Cerita Ketua MK Anwar Usman: Main Film Peraih Piala Citra dan Pengagum Broery Marantika
Cerita Ketua Mahkamah Konstitusi terpilih Anwar Usman unik, pernah main film dan meraih Piala Citra, pengagum Broery Marantika.
Laporan Wartawan Tribunnews.com, Amriyono Prakoso
TRIBUNNEWS.COM, JAKARTA - Ketua Mahkamah Konstitusi Anwar Usman menjelaskan, akan berbeda ceritanya apabila tidak bermain film ketika dia masih kuliah.
Saat main film ia harus mendengarkan amarah orangtuanya di Bima, Nusa Tenggara Barat.
Andai saja orangtuanya tak memarahi, kisah hidup Anwar mungkin tak menjadi orang nomor satu di MK.
Anwar menggantikan Arief Hidayat yang telah mengakhiri masa jabatanya sebagai hakim konsitusi periode 2013-2018.
Meski telah dipilih kembali dan mengucap sumpah jadi hakim konsitusi periode 2018-2023, jabatan Arief sebagai ketua MK tetap berakhir.
Arief Hidayat tidak bisa maju lagi jadi dalam pencalonan ketua MK karena tidak memiliki hak untuk dipilih kembali.
Sebab, Arief sudah dua kali dipilih sebagai ketua MK, yakni pada 2015 dan 2017 lalu.
Hal ini sesuai dengan Pasal 4 Ayat 3a Undang-Undang MK dan Pasal 2 Ayat 6 PMK Nomor 3 Tahun 2012 tentang Tata Cara Pemilihan Ketua dan Wakil Ketua MK.

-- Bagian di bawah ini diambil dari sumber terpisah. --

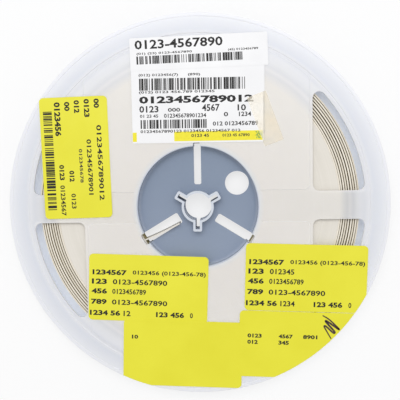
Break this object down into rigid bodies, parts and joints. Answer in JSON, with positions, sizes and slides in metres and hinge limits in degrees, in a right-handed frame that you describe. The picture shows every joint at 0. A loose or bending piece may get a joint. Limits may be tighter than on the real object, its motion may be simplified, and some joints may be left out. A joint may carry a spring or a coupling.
{
  "type": "SMD tape reel",
  "caption": "Flat two-flange plastic reel wound with narrow paper carrier tape for chip resistors, with a keyed arbor bore, windowed front flange and plain labels.",
  "frame": {"origin": "centre of the arbor bore at the rear flange's outer face, on which the reel lies", "axes": "+Z along the reel axis towards the labelled front flange, +Y towards the white labels at the top, +X towards the right of the labels"},
  "size_m": [0.18, 0.18, 0.0116],
  "materials": {
    "reel_front": "milky translucent polystyrene, faintly blue, satin",
    "reel_rear": "milky translucent polystyrene, faintly blue, satin",
    "paper_tape": "cream card tape, cut edges",
    "cover_film": "clear heat-sealed film",
    "chip_body": "black glazed top, tinned ends",
    "white_label": "white printed label, semi-gloss",
    "yellow_label": "yellow printed label, semi-gloss",
    "clear_strip": "aged clear adhesive film"
  },
  "bodies": {
    "root": {"front_half": "reel_front", "rear_half": "reel_rear", "carrier_tape": "paper_tape", "cover_film": "cover_film", "chip_resistors": "chip_body", "white_label_top": "white_label", "white_label_low": "white_label", "yellow_label_left": "yellow_label", "yellow_label_low_left": "yellow_label", "yellow_label_low_mid": "yellow_label", "yellow_label_right": "yellow_label", "yellow_label_low_right": "yellow_label", "clear_strip": "clear_strip"}
  },
  "joints": []
}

"Mereka memarahi saya, bilang ke Jakarta mau kuliah atau main film sih? Dari situ, saya memilih untuk kuliah yang benar," ucap Anwar usai mengucapkan sumpah jabatan di Gedung Mahkamah Konstitusi, Jakarta, Senin (2/4/2018).
Anwar Usman terpilih sebagai Ketua MK periode 2018-2020 melalui pemungutan suara oleh sembilan hakim konsitusi pada Senin (2/4/2018).
Sebelum dipilih sebagai ketua MK, Anwar Usman merupakan wakil ketua di lembaga itu.
Pada 1980, Anwar mendapat peran di film "Perempuan dalam Pasungan" besutan sutradara Ismail Soebarjo.
Film yang dibintangi Nungki Kusumastuti, Frans Tumbuan dan Rini S Bono itu begitu tenar, bahkan meraih Piala Citra.
Begitu film tersebut sampai di Bima, orangtua Anwar lantas mempertanyakan tujuan anaknya ke Jakarta.